Given instruction: Give back the whole listing exactly as shown.

Source material:
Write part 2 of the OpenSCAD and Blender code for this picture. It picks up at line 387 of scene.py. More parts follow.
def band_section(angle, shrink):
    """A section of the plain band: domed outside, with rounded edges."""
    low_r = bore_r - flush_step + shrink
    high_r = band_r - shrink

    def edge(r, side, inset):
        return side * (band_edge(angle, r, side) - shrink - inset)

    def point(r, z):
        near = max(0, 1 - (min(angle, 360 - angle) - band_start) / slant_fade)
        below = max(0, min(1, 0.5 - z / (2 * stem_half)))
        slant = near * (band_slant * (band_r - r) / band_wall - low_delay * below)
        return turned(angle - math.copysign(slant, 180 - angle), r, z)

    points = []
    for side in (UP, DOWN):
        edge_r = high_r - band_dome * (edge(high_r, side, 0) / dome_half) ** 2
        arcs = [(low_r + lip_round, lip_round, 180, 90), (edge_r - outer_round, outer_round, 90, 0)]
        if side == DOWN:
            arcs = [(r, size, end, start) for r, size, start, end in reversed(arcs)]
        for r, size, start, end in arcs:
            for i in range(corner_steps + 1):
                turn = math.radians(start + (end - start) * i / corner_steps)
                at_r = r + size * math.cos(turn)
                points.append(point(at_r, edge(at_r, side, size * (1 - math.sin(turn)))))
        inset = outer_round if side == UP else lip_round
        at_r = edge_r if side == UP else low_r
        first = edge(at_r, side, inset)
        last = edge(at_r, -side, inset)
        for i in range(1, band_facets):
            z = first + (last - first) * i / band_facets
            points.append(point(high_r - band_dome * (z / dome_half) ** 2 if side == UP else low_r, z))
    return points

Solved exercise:
Write part 2 of the OpenSCAD and Blender code for this picture. It picks up at line 387 of scene.py. More parts follow.
def band_section(angle, shrink):
    """A section of the plain band: domed outside, with rounded edges."""
    low_r = bore_r - flush_step + shrink
    high_r = band_r - shrink

    def edge(r, side, inset):
        return side * (band_edge(angle, r, side) - shrink - inset)

    def point(r, z):
        near = max(0, 1 - (min(angle, 360 - angle) - band_start) / slant_fade)
        below = max(0, min(1, 0.5 - z / (2 * stem_half)))
        slant = near * (band_slant * (band_r - r) / band_wall - low_delay * below)
        return turned(angle - math.copysign(slant, 180 - angle), r, z)

    points = []
    for side in (UP, DOWN):
        edge_r = high_r - band_dome * (edge(high_r, side, 0) / dome_half) ** 2
        arcs = [(low_r + lip_round, lip_round, 180, 90), (edge_r - outer_round, outer_round, 90, 0)]
        if side == DOWN:
            arcs = [(r, size, end, start) for r, size, start, end in reversed(arcs)]
        for r, size, start, end in arcs:
            for i in range(corner_steps + 1):
                turn = math.radians(start + (end - start) * i / corner_steps)
                at_r = r + size * math.cos(turn)
                points.append(point(at_r, edge(at_r, side, size * (1 - math.sin(turn)))))
        inset = outer_round if side == UP else lip_round
        at_r = edge_r if side == UP else low_r
        first = edge(at_r, side, inset)
        last = edge(at_r, -side, inset)
        for i in range(1, band_facets):
            z = first + (last - first) * i / band_facets
            points.append(point(high_r - band_dome * (z / dome_half) ** 2 if side == UP else low_r, z))
    return points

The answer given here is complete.